**Source excerpt**
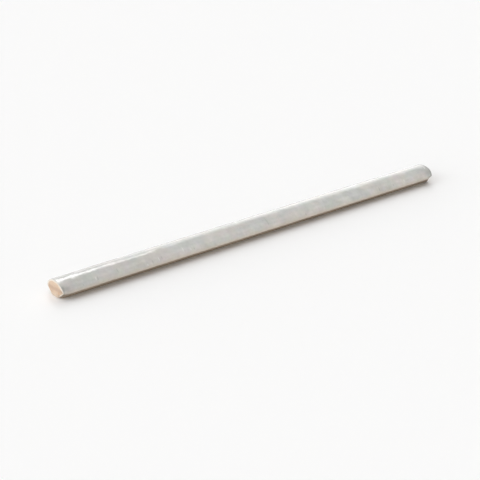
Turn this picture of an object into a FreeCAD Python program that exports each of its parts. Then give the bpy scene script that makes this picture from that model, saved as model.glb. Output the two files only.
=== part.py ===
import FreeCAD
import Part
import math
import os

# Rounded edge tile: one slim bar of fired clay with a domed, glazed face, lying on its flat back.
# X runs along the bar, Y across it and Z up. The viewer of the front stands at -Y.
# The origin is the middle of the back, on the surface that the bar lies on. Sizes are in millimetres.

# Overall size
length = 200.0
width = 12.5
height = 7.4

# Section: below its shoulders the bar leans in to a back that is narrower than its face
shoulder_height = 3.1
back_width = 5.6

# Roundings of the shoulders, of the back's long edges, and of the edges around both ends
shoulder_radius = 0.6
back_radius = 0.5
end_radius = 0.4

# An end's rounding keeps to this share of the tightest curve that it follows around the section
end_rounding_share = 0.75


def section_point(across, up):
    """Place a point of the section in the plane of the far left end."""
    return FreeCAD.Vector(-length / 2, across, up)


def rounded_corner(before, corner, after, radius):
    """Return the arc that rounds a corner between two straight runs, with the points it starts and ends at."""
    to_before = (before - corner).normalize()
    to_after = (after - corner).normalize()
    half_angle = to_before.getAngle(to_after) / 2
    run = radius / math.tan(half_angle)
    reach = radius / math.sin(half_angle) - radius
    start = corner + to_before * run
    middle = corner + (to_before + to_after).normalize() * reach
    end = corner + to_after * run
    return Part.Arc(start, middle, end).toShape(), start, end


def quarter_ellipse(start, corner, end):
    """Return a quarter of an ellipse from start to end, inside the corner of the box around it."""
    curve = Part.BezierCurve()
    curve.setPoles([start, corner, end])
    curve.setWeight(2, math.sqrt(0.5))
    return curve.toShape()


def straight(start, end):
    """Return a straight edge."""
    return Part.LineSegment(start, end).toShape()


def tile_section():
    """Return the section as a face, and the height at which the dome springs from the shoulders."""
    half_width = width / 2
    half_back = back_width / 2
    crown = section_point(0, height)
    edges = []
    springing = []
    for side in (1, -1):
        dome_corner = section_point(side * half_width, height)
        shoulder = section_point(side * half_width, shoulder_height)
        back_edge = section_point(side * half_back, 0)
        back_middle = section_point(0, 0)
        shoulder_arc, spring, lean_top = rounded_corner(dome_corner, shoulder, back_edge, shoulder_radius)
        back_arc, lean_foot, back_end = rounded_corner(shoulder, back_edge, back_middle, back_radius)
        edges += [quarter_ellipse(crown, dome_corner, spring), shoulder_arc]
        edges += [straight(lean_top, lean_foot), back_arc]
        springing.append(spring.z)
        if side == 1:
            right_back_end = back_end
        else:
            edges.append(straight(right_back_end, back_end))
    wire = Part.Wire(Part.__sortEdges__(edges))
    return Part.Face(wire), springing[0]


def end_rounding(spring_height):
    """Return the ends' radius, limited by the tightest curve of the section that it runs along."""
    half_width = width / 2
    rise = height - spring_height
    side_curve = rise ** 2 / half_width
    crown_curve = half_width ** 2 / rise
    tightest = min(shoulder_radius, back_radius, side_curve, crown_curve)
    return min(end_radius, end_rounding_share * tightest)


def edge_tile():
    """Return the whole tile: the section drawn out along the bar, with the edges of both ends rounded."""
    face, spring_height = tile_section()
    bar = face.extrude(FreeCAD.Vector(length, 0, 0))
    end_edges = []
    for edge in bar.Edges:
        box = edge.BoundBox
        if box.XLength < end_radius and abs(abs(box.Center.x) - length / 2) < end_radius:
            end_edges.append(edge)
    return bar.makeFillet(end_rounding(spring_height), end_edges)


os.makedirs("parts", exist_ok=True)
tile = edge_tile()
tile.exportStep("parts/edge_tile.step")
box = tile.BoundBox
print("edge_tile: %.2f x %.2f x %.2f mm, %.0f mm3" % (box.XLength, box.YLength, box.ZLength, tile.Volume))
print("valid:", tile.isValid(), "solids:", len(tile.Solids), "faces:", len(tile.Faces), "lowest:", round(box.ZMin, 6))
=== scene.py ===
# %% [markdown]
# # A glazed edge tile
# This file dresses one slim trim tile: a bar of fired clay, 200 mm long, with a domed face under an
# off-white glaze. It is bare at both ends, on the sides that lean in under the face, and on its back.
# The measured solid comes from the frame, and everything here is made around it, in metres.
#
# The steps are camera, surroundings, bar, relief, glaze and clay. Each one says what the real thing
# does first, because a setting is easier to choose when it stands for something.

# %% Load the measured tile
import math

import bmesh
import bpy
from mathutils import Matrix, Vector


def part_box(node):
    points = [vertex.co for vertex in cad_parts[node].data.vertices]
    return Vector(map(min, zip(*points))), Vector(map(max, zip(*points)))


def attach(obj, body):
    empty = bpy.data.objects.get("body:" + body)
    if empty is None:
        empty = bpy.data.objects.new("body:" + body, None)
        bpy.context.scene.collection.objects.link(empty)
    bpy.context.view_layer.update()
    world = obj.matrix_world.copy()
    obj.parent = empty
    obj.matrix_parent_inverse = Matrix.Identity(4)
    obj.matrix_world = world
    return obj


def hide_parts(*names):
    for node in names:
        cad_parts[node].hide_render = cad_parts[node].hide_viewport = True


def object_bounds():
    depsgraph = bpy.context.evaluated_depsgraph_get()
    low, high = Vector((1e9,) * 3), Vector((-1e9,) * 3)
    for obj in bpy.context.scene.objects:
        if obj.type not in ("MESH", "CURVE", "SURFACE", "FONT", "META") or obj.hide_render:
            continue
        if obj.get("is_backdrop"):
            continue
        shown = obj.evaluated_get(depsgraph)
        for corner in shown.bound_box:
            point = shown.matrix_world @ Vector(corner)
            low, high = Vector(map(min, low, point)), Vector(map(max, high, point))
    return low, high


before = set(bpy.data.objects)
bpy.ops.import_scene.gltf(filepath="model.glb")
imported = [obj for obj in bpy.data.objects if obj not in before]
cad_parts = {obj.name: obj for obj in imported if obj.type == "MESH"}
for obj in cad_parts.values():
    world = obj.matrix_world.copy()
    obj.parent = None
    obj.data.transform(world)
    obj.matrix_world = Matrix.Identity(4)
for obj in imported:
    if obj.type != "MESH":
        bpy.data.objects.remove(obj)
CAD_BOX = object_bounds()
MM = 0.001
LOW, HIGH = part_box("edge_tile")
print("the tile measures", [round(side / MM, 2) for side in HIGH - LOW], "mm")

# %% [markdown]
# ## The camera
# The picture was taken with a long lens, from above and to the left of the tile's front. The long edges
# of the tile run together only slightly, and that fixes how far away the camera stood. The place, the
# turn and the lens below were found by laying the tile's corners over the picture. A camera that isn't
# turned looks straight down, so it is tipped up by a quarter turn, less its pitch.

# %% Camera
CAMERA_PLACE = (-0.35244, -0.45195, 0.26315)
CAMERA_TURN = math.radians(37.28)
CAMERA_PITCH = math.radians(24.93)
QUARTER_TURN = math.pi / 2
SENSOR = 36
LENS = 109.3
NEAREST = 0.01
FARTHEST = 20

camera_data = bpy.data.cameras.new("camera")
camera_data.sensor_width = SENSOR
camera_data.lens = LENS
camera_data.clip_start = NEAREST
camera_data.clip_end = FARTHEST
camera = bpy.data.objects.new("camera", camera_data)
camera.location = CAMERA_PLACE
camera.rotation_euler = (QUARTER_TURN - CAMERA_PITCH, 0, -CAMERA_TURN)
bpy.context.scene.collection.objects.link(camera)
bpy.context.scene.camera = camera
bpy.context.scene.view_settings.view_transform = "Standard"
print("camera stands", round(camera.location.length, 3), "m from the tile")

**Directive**
Repeat, word for word, only the lines from the line holding "box.YLength, box.ZLength, tile.Volume))" through the line holding "obj.matrix_parent_inverse = Matrix.Identity(4)", with both of those lines included.

**Solution for this problem**
print("edge_tile: %.2f x %.2f x %.2f mm, %.0f mm3" % (box.XLength, box.YLength, box.ZLength, tile.Volume))
print("valid:", tile.isValid(), "solids:", len(tile.Solids), "faces:", len(tile.Faces), "lowest:", round(box.ZMin, 6))
=== scene.py ===
# %% [markdown]
# # A glazed edge tile
# This file dresses one slim trim tile: a bar of fired clay, 200 mm long, with a domed face under an
# off-white glaze. It is bare at both ends, on the sides that lean in under the face, and on its back.
# The measured solid comes from the frame, and everything here is made around it, in metres.
#
# The steps are camera, surroundings, bar, relief, glaze and clay. Each one says what the real thing
# does first, because a setting is easier to choose when it stands for something.

# %% Load the measured tile
import math

import bmesh
import bpy
from mathutils import Matrix, Vector


def part_box(node):
    points = [vertex.co for vertex in cad_parts[node].data.vertices]
    return Vector(map(min, zip(*points))), Vector(map(max, zip(*points)))


def attach(obj, body):
    empty = bpy.data.objects.get("body:" + body)
    if empty is None:
        empty = bpy.data.objects.new("body:" + body, None)
        bpy.context.scene.collection.objects.link(empty)
    bpy.context.view_layer.update()
    world = obj.matrix_world.copy()
    obj.parent = empty
    obj.matrix_parent_inverse = Matrix.Identity(4)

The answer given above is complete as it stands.